The CW has yet again produced another guilty pleasure show that is sure to keep me occupied on a Thursday night. From the creators of Gossip Girl and Vampire Diaries comes Riverdale, a dramatic take on the long-running comic series Archie.

Now I can say I have never read the comic series, but the minute I saw the first episode I was hooked. Like any other CW show the beginning was dark and mysterious mixed with kids who looked a little too old to be in high school. The town of Riverdale might be small, but it makes up for its size in the secrets that it holds.

The episode begins with a murder that shakes the small town and sends all those secrets jumbling.
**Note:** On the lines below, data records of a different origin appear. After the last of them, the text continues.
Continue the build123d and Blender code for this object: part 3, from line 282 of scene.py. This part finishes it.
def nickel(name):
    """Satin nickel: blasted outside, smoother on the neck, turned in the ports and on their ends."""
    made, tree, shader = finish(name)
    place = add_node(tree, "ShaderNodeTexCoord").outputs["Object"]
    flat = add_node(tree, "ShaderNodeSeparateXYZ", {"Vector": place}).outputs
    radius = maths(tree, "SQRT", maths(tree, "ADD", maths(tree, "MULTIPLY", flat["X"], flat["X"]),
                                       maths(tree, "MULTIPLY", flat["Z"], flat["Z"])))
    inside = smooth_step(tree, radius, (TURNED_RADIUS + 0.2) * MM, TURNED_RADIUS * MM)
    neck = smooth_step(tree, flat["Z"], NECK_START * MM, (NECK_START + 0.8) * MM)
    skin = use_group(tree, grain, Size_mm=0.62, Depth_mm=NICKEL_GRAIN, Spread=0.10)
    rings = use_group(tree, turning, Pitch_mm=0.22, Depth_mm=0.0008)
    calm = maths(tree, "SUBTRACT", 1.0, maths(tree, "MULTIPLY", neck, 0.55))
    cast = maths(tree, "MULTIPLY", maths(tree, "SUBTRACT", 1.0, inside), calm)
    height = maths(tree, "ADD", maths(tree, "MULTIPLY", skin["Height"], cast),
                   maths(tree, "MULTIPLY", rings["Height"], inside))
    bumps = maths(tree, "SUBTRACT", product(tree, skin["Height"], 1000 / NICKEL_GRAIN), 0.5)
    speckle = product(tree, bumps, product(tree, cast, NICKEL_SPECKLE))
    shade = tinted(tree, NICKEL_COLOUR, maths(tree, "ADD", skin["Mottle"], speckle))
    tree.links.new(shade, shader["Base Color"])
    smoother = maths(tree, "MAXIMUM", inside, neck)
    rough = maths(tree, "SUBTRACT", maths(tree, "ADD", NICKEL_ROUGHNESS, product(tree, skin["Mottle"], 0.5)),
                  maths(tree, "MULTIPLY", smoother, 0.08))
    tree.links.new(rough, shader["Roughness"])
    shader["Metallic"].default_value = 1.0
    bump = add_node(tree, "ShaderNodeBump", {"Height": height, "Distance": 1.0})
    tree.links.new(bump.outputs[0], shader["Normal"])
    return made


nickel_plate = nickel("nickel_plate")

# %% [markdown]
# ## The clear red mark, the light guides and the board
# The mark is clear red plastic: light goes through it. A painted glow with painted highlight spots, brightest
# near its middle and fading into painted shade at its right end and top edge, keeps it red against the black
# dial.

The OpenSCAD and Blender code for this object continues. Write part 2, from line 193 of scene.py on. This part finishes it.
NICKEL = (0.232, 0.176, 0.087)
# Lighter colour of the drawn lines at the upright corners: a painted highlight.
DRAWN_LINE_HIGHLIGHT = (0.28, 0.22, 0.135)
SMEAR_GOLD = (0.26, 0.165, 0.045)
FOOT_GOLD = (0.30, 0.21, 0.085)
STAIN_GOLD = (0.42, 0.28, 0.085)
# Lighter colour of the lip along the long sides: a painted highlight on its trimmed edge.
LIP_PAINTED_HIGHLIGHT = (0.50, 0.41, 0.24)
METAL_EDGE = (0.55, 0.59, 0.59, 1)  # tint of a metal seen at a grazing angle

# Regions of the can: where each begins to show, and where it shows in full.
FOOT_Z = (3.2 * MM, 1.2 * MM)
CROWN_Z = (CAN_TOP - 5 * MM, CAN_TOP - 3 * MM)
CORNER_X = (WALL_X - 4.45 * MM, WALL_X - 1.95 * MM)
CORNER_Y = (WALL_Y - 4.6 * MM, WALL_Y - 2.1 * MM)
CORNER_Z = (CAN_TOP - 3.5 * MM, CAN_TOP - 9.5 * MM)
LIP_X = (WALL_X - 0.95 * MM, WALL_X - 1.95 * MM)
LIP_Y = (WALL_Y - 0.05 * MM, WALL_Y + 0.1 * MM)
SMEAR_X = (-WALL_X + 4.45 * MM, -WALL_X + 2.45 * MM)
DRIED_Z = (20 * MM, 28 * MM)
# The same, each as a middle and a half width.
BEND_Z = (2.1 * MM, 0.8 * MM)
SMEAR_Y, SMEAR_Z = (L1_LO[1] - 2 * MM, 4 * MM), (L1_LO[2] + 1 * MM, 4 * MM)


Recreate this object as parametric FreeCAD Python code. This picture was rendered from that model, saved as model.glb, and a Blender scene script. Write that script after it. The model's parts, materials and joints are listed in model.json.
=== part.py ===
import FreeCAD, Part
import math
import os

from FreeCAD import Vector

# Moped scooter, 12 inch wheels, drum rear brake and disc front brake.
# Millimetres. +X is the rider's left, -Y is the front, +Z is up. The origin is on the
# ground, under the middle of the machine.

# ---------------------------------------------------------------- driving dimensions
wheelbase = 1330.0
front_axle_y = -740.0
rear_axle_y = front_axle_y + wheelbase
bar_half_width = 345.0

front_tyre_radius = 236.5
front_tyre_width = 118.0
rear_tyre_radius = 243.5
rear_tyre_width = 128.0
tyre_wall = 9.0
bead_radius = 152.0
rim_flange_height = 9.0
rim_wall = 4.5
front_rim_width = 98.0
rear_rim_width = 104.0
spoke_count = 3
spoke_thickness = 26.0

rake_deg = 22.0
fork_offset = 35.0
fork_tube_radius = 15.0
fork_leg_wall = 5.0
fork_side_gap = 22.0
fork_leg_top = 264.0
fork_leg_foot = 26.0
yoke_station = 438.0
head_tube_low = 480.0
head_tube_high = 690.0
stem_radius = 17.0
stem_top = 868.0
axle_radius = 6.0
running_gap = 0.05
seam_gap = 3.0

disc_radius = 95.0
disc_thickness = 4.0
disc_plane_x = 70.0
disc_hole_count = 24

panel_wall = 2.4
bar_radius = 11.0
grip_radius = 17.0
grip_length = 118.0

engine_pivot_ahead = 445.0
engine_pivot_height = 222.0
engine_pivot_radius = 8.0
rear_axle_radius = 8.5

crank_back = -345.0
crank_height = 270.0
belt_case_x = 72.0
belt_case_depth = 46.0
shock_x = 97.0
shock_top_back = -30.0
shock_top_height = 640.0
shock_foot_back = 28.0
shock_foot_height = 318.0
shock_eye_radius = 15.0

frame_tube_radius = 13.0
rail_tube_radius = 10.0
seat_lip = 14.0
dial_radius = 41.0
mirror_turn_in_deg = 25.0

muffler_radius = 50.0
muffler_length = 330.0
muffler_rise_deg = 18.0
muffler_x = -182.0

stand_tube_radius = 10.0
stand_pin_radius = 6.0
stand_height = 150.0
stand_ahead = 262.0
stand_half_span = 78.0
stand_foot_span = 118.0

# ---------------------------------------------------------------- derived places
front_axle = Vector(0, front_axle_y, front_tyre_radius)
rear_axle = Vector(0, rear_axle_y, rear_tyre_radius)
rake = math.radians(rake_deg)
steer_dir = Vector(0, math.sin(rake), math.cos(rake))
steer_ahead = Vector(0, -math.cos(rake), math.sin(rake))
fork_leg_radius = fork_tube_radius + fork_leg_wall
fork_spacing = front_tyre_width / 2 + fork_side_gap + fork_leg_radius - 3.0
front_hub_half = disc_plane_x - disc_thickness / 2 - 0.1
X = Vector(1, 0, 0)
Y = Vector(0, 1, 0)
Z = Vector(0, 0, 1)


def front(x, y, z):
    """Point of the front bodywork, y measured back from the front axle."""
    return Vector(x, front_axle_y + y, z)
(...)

While the show definitely had kept my interest through the first five minutes, there was one thing that left me a little uncomfortable.
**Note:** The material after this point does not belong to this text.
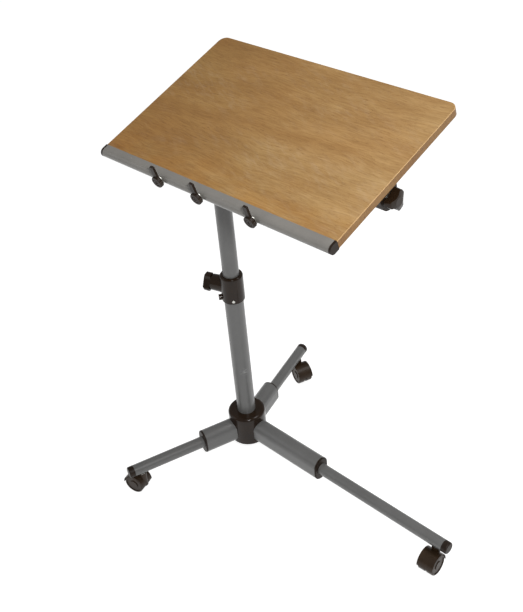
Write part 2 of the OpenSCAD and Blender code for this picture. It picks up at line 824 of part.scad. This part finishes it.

Archie isn’t the nerd that the comic readers are used to. He changed over the summer, and as Cheryl Blossom later describes it as his, “Efron-esque emergence from the chrysalis of puberty.” It’s not just Cheryl Blossom’s or the rest of Riverdale High’s eye he catches. It’s also Geraldine Grundy that notices his new look.

As Archie walks down the street, white t-shirt clinging to chest as the summer heat takes a toll on him, it’s Geraldine Grundy that slows down in her car to take a look. Or as Archie knows her: Ms. Grundy, his music teacher. Quick snapshots of the two characters are shown leading the audience to believe that their relationship became sexual over the summer. Now that school is starting they have to keep their relationship a secret, something Ms. Grundy is very adamant about.  

This relationship is just one aspect of the drama filled episode, and it certainly wasn’t shown to be a bad thing. It was portrayed as serious and risky and almost sexy. Even though the actor who plays Archie is not 15 in reality, his character is still a minor. This woman, someone he is suppose to trust, took advantage of him. Instead of addressing the issues of the teacher/student relationships the show played into the trope.

While TV shows seem to play on the trope of student/teacher affairs as some sort of forbidden love, in reality it is anything but that. It is sexual assault. Recently in the news, Brianne Altice pleaded guilty to sexual assaulting three teenage boys. Instead of keeping it a secret the boys and their family filed charges against her. She is currently in prison waiting for her next parole hearing in 2019.

Many stories like this one have come out of the news where a teacher has been arrested for sleeping with one of their students. Those types of affairs are not love stories. While reporting the countless stories about these types of situations, the media also sexualizes relationships like this. I’m not sure why the media plays into this trope, but maybe Riverdale will surprise its viewers and turn this trope into a lesson.